Picking apart an attraction might sound negative, but it’s actually fascinating. Far from destroying the magic, it heightens it; in the case of lost and lamented Horizons, it’s practically the only way those of us who can’t make it to a WED Convention might hope to relive it and share it with those who never got a chance to experience it. The encyclopaedia* layout also means it’s easy to skip over parts that are less personally interesting; I admit the development of Innoventions etc. is not half as interesting to me as the growth of the World Showcase pavillions, so I more-or-less skim read the list of stalls and stands.

I was not tempted to skim elsewhere, however, because the writing style is full of wit, lightheartedness, self-awareness and passion. It made me laugh out loud a couple of times, and smirk a few times more. It could do with a little tidying because annoying language fascists like me might be a little distracted by the odd typo, but given the overall eloquence I feel I’m nitpicking. (Now you know how much I liked it; when have I ever been that laissez-faire about language before?!)

Really my only criticism is that there isn’t more of it. The abrupt ending after the last bit of World Showcase miscellany has been thrown in made me feel a little bereft, especially as there was an engaging introduction. Admittedly I’m unsure what else there was to cover, but I was sorry to see it end and somehow wasn’t expecting it. Perhaps that’s the curse of the Kindle.

The UK edition is currently available from Amazon for Kindle, but a paper copy is forthcoming. You can also follow the author, @EPCOTNRG, on Twitter and visit his website, devoted to the ‘flora, fauna and fun of the world’s greatest theme park’.

*US spelling in the title, UK spelling in the review. So there.

Holiday Post: Disney Days

Well, I promised to greet you from the Disney side…
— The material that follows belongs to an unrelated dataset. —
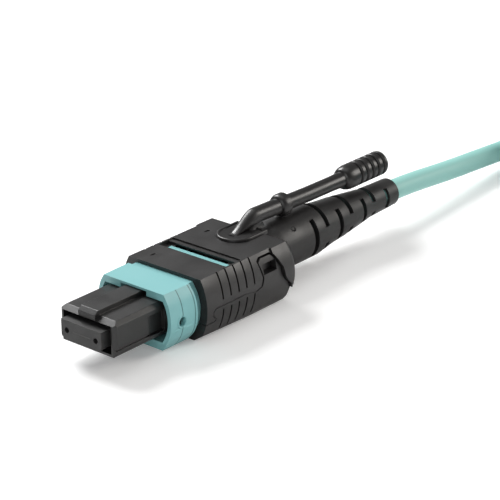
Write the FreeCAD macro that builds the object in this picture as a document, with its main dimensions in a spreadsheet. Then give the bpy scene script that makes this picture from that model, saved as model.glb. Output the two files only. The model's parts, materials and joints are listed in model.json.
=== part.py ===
import FreeCAD, Part
import Sketcher

# A multi-fibre push-on (MPO) patch lead: a female plug with its push-pull tab, one metre of round
# fibre cable, and the same plug again at the far end of the cable.
#
# Frame, in millimetres: the origin is the centre of the ferrule's mating face, between the two guide
# holes. +X runs back along the plug towards the cable, so the plug is pushed home along -X.
# +Z is up, on the side of the key, and +Y is to the left of someone who holds the cable and looks
# at the mating face's back.

import math
import os

# ---------------------------------------------------------------------------------------------
# Driving sizes
# ---------------------------------------------------------------------------------------------

SIZES = {
    # mating standard
    "guide_hole": 0.70,
    "guide_pitch": 4.60,
    "ferrule_wide": 6.40,
    "ferrule_high": 2.50,
    "ferrule_long": 8.00,
    "ferrule_corner": 0.45,
    "flange_wide": 7.20,
    "flange_high": 3.10,
    "flange_long": 1.80,
    # fibres
    "fibre_thick": 0.125,
    "fibre_row": 2.875,
    "fibre_long": 3.00,
    "ribbon_wide": 3.05,
    "ribbon_thick": 0.25,
    "ribbon_flat_rear": 15.00,
    "bundle_front": 18.00,
    "bundle_wide": 1.10,
    "bundle_high": 0.80,
    "glue_gap": 0.02,
    # rubber insert behind the ferrule, and the keeper that the spring pushes on
    "insert_wide": 3.80,
    "insert_high": 1.20,
    "insert_long": 4.00,
    "insert_sunk": 2.80,
    "keeper_long": 2.20,
    "boss_wide": 3.80,
    "boss_high": 1.40,
    "boss_long": 0.80,
    "boss_slot_high": 0.60,
    # springs
    "oval_wire": 0.40,
    "oval_wide": 6.80,
    "oval_high": 2.90,
    "oval_turns": 4,
    "coil_wire": 0.20,
    "coil_wide": 1.00,
    "coil_turns": 5,
    "spring_corners": 10,
    "coil_across": 4.50,
    "coil_height": -0.20,
    "coil_front": 12.35,
    "coil_rear": 16.55,
    # clearances and travels
    "slide_gap": 0.05,
    "seat_gap": 0.02,
    "release_travel": 1.60,
    "float_travel": 0.50,
    # inner housing
    "housing_front": 1.00,
    "housing_rear": 17.00,
    "housing_wide": 8.86,
    "housing_top": 2.34,
    "housing_bottom": 2.00,
    "housing_bevel": 0.48,
    "housing_foot_bevel": 0.35,
    "housing_corner": 0.42,
    "housing_corner_back": 0.35,
    "lip_back": 0.74,
    "lip_down": 0.50,
    "mouth_wide": 7.50,
    "mouth_top": 1.84,
    "mouth_bottom": 1.65,
    "mouth_deep": 5.20,
    "key_wide": 2.70,
    "key_top": 2.95,
    "key_bevel": 0.55,
    "latch_front": 6.60,
    "latch_long": 2.60,
    "latch_deep": 0.42,
    "latch_high": 2.60,
    "rail_height": -0.85,
    "rail_high": 0.36,
    "rail_deep": 0.25,
    # rear body that closes the housing, with its crimp post
    "nose_long": 2.40,
    "barb_long": 1.10,
    "barb_wide": 2.80,
    "barb_high": 0.45,
    "barb_setback": 0.45,
    "collar_long": 1.50,
    "post_radius": 1.90,
    "post_long": 7.30,
    "passage_high": 1.20,
    "fibre_bore": 1.20,
    # crimp
    "yarn_thick": 0.20,
    "yarn_long": 7.50,
    "ring_wall": 0.35,
    "ring_neck_long": 6.00,
    # coupling sleeve
    "sleeve_front": 8.80,
    "sleeve_rear": 20.50,
    "sleeve_top": 3.35,
    "sleeve_bottom": 3.88,
    "sleeve_top_half": 4.70,
    "sleeve_mid_half": 5.65,
    "sleeve_foot_half": 4.40,
    "sleeve_mid_height": -0.30,
    "sleeve_step": 0.15,
    "opening_top": 2.46,
    "opening_bottom": 2.84,
    "opening_top_half": 4.60,
    "opening_mid_half": 5.18,
    "opening_foot_half": 4.40,
    "opening_deep": 3.10,
    "notch_wide": 4.10,
    "notch_top": 3.05,
    "neck_front": 13.10,
    "neck_long": 1.65,
    "neck_deep": 0.25,
    "peep_hole": 1.20,
    "peep_back": 1.98,
    "peep_height": -0.42,
    # push-pull tab
    "tab_front": 14.10,
    "tab_rear": 30.20,
    "tab_top": 3.70,
    "tab_bottom": 4.45,
    "tab_top_half": 5.75,
    "tab_mid_half": 6.80,
    "tab_mid_height": 0.10,
    "tab_waist": 3.45,
    "tab_waist_half": 5.95,
    "tab_foot_half": 4.90,
    "pare_slope": 0.70,
    "pare_front": 7.64,
    "pare_rear": 8.24,
    "tab_end_wall": 1.00,
    "tab_roof_gap": 0.15,
    "tab_collar_gap": 0.25,
    "stop_rib_long": 0.90,
    "stop_rib_high": 0.60,
    "tab_shoulder_half": 6.42,
    "tab_shoulder_height": 2.00,
    "tab_hip_half": 6.53,
    "tab_hip": 2.00,
    "window_front": 19.00,
    "window_long": 1.85,
    "window_half": 5.45,
    "ridge_long": 0.55,
    "ridge_drop": 0.12,
    "line_long": 0.32,
    "line_deep": 0.22,
    "mark_front": 15.84,
    "mark_front_across": 3.73,
    "mark_rear": 25.46,
    "mark_rear_across": 3.61,
    "mark_long": 0.80,
    "mark_wide": 0.40,
    "mark_deep": 0.12,
    "rear_bevel": 0.80,
    "seam_height": -0.20,
    "seam_gap": 0.08,
    "latch_gap": 0.25,
    "hook_down": 1.70,
    "hook_long": 1.70,
    "hook_lip": 0.60,
    "latch_lean": 0.35,
    "latch_step": 0.95,
    "latch_tab_front": 23.90,
    "latch_tab_rear": 27.70,
    "latch_tab_top": 3.30,
    "snap_front": 24.50,
    "snap_long": 2.40,
    "snap_high": 1.30,
    "snap_height": 1.05,
    "snap_arm_in": 3.90,
    "snap_arm_out": 4.65,
    "snap_tip": 5.75,
    "lobe_front": 26.60,
    "lobe_out": 0.45,
    "rib_front": 16.85,
    "rib_pitch": 1.43,
    "rib_count": 5,
    "rib_cut": 0.24,
    "rib_deep": 0.22,
    "rib_foot": 0.50,
    "low_rib_front": 16.90,
    "low_rib_top": -0.70,
    # pull rod
    "tongue_front": 24.70,
    "tongue_half": 2.45,
    "tongue_thick": 0.50,
    "tongue_sunk": 0.15,
    "rod_radius": 1.03,
    "rod_height": 5.32,
    "rod_front": 29.60,
    "root_long": 2.20,
    "stop_front": 34.90,
    "stop_long": 1.45,
    "stop_radius": 1.45,
    "bend_rear": 40.80,
    "handle_height": 4.73,
    "knob_front": 47.60,
    "knob_rear": 56.60,
    "knob_radius": 1.68,
    "knob_dome": 2.60,
    "ring_pitch": 1.10,
    "ring_count": 5,
    "ring_cut": 0.50,
    "ring_deep": 0.34,
    # strain-relief boot
    "boot_rear": 58.75,
    "boot_radius": 3.20,
    "boot_end_radius": 1.88,
    "boot_bore_gap": 0.15,
    "boot_mid_share": 0.66,
    "boot_rear_share": 0.13,
    "boot_taper_front": 40.50,
    "boot_taper_rear": 52.80,
    "side_slot_front": 38.55,
    "top_slot_front": 41.05,
    "slot_pitch": 5.72,
    "slot_long": 0.84,
    "side_slot_turn": 98,
    "top_slot_turn": 142,
    "side_slot_count": 4,
    "top_slot_count": 3,
    # cable
    "cable_wide": 2.80,
    "cable_gap": 0.05,
    "jacket_front": 30.00,
    # hank that the spare cable is put away in
    "hank_x": 113.45,
    "hank_y": -6.15,
    "hank_straight": 23.10,
    "hank_inner": 7.80,
    "hank_outer": 13.40,
    "hank_layers": 4,
    # far plug: the first plug's pieces moved along X and Y
    "far_x": 58.50,
    "far_y": -23.30,
}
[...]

We landed around 3pm on Thursday and have so far packed in a trip to Sarasota to see my auntie and visit St. Barbara Greek Orthodox Church in Bradenton for a Good Friday service, an evening stroll around the Magic Kingdom taking in Pirates, Small World (Ash’s insistence) and Snow White,  a hot air balloon ride, a day at Epcot and a trip to Tarpon Springs followed by an evening at Downtown Disney.

My feet really hurt.

Ash has done all the driving. I’m generally a good and confident driver and enjoy being on the road but when we rented an “intermediate” SUV we forgot that size is different on this side of the Atlantic. The monster Jeep Patriot Dollar handed us scares the living daylights out of me; while I’m not a typical woman in many ways, sadly I fit right in the lousy stereotype category when it comes to spatial awareness. I’m used to a Toyoto Yaris – I ain’t getting behind the wheel of the gargantuan tank in the car park.
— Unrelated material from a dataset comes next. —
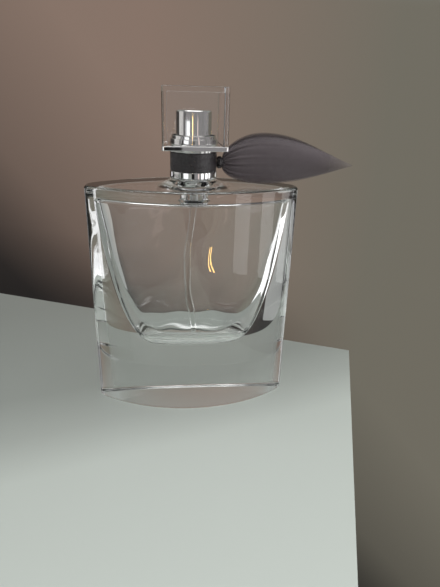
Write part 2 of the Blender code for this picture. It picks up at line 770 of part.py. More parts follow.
def square_ring(angles, half, height, corner=CAP_CORNER):
    """A square with rounded corners."""
    straight = half - corner
    ring = []
    for angle in angles:
        across, up = math.cos(angle), math.sin(angle)
        reach = half / max(abs(across), abs(up))
        x, y = abs(reach * across), abs(reach * up)
        if min(x, y) > straight:  # in the corner, where the ray meets the arc
            dot = straight * (abs(across) + abs(up))
            reach = dot + math.sqrt(max(0.0, dot**2 - 2 * straight**2 + corner**2))
        ring.append(Vector((reach * across, reach * up, height)))
    return ring


def make_cap(paint):
    angles = square_angles()
    loft(
        "cap_shell",
        [
            square_ring(angles, CAP_OUTER - CAP_EDGE, CAP_TOP_Z),
            square_ring(angles, CAP_OUTER, CAP_TOP_Z - CAP_EDGE),
            square_ring(angles, CAP_OUTER, CAP_Z),
            square_ring(angles, CAP_INNER, CAP_Z),
            square_ring(angles, CAP_INNER, CAP_TOP_Z - CAP_TOP - CAP_EDGE),
            square_ring(angles, CAP_INNER - CAP_EDGE, CAP_TOP_Z - CAP_TOP),
        ],
        paint["acrylic"],
    )
    plate = CAP_OUTER + PLATE_LIP
    plate_top = PLATE_Z + PLATE_THICKNESS
    loft(
        "cap_base",
        [
            square_ring(angles, plate, PLATE_Z),
            square_ring(angles, plate, plate_top),
            polar(angles, [GRIP_OUTER] * len(angles), plate_top),
            polar(angles, [GRIP_OUTER] * len(angles), plate_top + GRIP_HEIGHT),
            polar(angles, [GRIP_INNER] * len(angles), plate_top + GRIP_HEIGHT),
            polar(angles, [GRIP_INNER] * len(angles), PLATE_Z),
        ],
        paint["chrome"],
        closed=True,
    )


def main():
    clear_scene()
    paint = make_materials()
    make_glass(paint)
    make_pump_body(paint)
    make_gasket(paint)
    make_ferrule(paint)
    make_stem_and_piston(paint)
    make_spring(paint)
    make_dip_tube(paint)
    make_collar(paint)
    make_band(paint)
    make_knot(paint)
    make_wing("ribbon_wing_front", -1, 0.0, paint)
    make_wing("ribbon_wing_rear", 1, 0.0008, paint)
    make_head(paint)
    make_cap(paint)


main()
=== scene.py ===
"""A clear glass perfume bottle with a bright spray head, a clear square cap and a sheer ribbon.

The file is laid out as an add-on. PropertyGroups hold the sizes and colours, each operator builds one
piece or one group of like pieces, and the panel lists the operators. Run as a script, it builds the
whole bottle on a pale table. Everything is in metres, +Z up, with the bottle's front at -Y.
"""

import math

import bpy
import numpy as np
from bpy.props import FloatProperty, FloatVectorProperty, PointerProperty
from mathutils import Matrix, Vector


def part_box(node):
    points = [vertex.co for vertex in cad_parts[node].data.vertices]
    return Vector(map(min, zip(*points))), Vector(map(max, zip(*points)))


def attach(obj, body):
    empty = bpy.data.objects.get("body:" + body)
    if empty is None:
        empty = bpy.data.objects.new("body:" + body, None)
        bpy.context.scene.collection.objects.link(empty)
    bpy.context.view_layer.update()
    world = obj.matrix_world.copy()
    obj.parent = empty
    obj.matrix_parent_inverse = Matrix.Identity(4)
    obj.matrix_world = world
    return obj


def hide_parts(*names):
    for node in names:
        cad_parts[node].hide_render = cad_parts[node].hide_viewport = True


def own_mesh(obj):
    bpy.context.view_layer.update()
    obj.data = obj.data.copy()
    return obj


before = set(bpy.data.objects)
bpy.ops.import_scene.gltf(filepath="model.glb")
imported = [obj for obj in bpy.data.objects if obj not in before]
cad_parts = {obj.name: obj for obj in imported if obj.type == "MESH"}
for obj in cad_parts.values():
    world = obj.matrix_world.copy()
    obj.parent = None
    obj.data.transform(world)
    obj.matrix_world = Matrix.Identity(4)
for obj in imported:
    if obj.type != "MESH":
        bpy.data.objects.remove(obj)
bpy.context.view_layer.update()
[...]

The weather has been pleasantly sunny – I have a hint of a burn from the day at Epcot – but we’re due thunderstorms the next couple of days so we’ll probably spend tomorrow indoors trawling the malls, and maybe try Hollywood Studios or hitting Magic Kingdom properly on Tuesday if it starts to get warmer. Then Wednesday we have a fun day planned at Kennedy Space Centre. I haven’t been to Cape Canaveral since I was about 8.

Highlights so far:

  • Soarin’ @ Epcot – absolutely fantastic gliding simulator. Wish it was longer, but the queues are long enough already!
  • Test Track and Mission: SPACE are just as good as I remembered too, although the More Intense Training route of the latter does your head in for quite a long time afterwards if you’re even slightly sensitive to motion (Ash doesn’t get motion sickness and felt thoroughly weird for ages).
  • Lovely lunch at Plaka in Tarpon Springs.

Alarming moments so far:

  • The ‘venomous snakes’ sign at the rest stop on I4 East (see Flickr).
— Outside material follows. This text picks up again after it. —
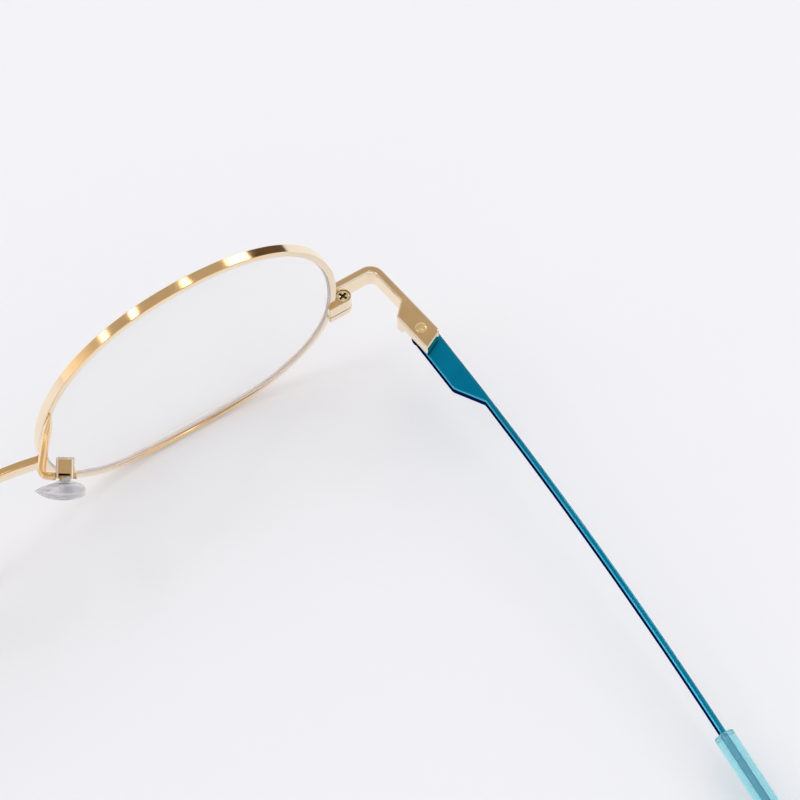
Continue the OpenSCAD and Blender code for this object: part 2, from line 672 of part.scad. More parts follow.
bridge();
rim();  // left_rim
lens();  // left_lens
lock_upper();  // left_lock_upper
lock_lower();  // left_lock_lower
lock_screw();  // left_lock_screw
end_piece();  // left_end_piece
hinge_pin();  // left_hinge_pin
hinge_washer();  // left_hinge_washer
hinge_foot();  // left_hinge_foot
temple();  // left_temple
temple_tip();  // left_temple_tip
pad_arm();  // left_pad_arm
pad_box();  // left_pad_box
pad_screw();  // left_pad_screw
pad_core();  // left_pad_core
nose_pad();  // left_nose_pad
on_right() rim();  // right_rim
on_right() lens();  // right_lens
on_right() lock_upper();  // right_lock_upper
on_right() lock_lower();  // right_lock_lower
on_right() lock_screw();  // right_lock_screw
on_right() end_piece();  // right_end_piece
on_right() hinge_pin();  // right_hinge_pin
on_right() hinge_washer();  // right_hinge_washer
on_right() hinge_foot();  // right_hinge_foot
on_right() temple();  // right_temple
on_right() temple_tip();  // right_temple_tip
on_right() pad_arm();  // right_pad_arm
on_right() pad_box();  // right_pad_box
on_right() pad_screw();  // right_pad_screw
on_right() pad_core();  // right_pad_core
on_right() nose_pad();  // right_nose_pad
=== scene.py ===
"""Round wire spectacles that lie upside down on a pale table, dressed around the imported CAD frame.

Every size is in metres. Most repeat the part's own sizes; the sleeve and the round front of the
temple plate are a little smaller. The wearer looks along +Y, so +X is the wearer's left. Pieces are
built for the left half and mirrored for the right one.
"""

import json
import logging
import math
from dataclasses import dataclass
from enum import Enum
from typing import Callable, Optional, Sequence, Union

import bmesh
import bpy
from mathutils import Matrix, Vector

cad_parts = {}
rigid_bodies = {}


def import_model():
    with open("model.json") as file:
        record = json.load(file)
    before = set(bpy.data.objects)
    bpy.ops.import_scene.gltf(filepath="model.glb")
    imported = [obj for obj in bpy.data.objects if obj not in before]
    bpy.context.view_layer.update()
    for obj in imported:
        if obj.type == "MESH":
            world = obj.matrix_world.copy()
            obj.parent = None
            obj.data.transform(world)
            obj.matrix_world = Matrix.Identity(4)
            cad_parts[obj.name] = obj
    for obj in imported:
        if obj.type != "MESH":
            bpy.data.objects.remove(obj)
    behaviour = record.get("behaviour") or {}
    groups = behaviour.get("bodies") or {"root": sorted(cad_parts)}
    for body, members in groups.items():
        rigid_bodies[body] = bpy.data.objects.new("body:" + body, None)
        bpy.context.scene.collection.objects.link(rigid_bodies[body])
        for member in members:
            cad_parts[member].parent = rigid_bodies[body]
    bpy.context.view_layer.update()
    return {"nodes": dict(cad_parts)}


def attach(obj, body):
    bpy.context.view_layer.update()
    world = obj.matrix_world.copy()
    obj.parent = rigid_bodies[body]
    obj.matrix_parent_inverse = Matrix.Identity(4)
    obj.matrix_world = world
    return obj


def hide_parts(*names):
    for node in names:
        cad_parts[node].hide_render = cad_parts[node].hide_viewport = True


LOG = logging.getLogger("spectacles")
# Smallest step, clearance round a turning piece, and reach of a cutter that goes right through
HAIR = 1e-5
PLAY = 2e-5
THROUGH = 0.01
Rgb = tuple[float, float, float]
Place = tuple[float, float, float]
Feed = Union[bpy.types.NodeSocket, Sequence[float], float, int, bool]


class Side(Enum):
    """The wearer's side that a piece belongs to."""

    LEFT = "left"
    RIGHT = "right"


class Body(Enum):
    """Moving groups of the part; the temples and pads have one on each side."""

    FRONT = "front"
    TEMPLE = "temple"
    PAD = "pad"


def turn(axis: str, degrees: float) -> Matrix:
    """Rotation about one axis, in degrees."""
    return Matrix.Rotation(math.radians(degrees), 4, axis)


def shift(x: float, y: float, z: float) -> Matrix:
    """Translation by three lengths."""
    return Matrix.Translation((x, y, z))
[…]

Anyway, it’s late(ish), I’m tired, and a warm shower and an episode of Family Guy are calling.

Ten Days of Disney: EPCOT

Now, I appreciate that the Magic Kingdom is the symbol of Disney in every sense. Not only was it the original theme park from which I have pictures of a four-year-old slack-jawed Alex watching a parade in absolute, blissful awe, but the image of Cinderella Castle – particularly with fireworks breaking in the sky above – is absolutely synonymous with everything from film idents to promotional materials.

But it’s not my favourite park. Oh, don’t get me wrong, Pirates of the Caribbean and the newly-refitted Haunted Mansion are totally on my “don’t leave without seeing” list (It’s a Small World not so much but then I’m no longer a small person). But as much as the Lands of Fantasy, Frontier and more delight me and fill me with excitement and joy, it’s EPCOT that I really look forward to visiting.

The giant silver golf ball that marks the Experimental Prototype Community Of Tomorrow makes my heart race when it hoves into view from the monorail. I was always, always a techy, geeky kid. Fascinated by computers, the first one to figure out how to programme the VCR to record. I took after my mother – she was the one setting timers and changing plugs in our house, and she’s taught herself HTML in her 60s just because she felt like it, really. So heading into a whole world of beeps and whistles, a supercharged collection of the most fun science museum stands, was tremendously exciting. EPCOT, with its Spaceship Earth based around communication, is really an inevitable choice for a social media and online communications bod, isn’t it?

More than that, though, there was the World Showcase. A brilliantly multi-cultural idea from a company who could at times seem a bit sterile and white, it’s also by far the best place to eat in the whole of WDW (especially Morocco). Oh, and the best vantage point to watch the gorgeous Illuminations light and firework show over the lake.

This year is my first visit to Animal Kingdom. It was open when I last went in 2004 but I was only there for a week and chose to revisit old friends rather than trying to spend time getting to know a new park. I imagine it will be a great experience, but my first priority will be introducing my complete Disnewbie of a husband to EPCOT.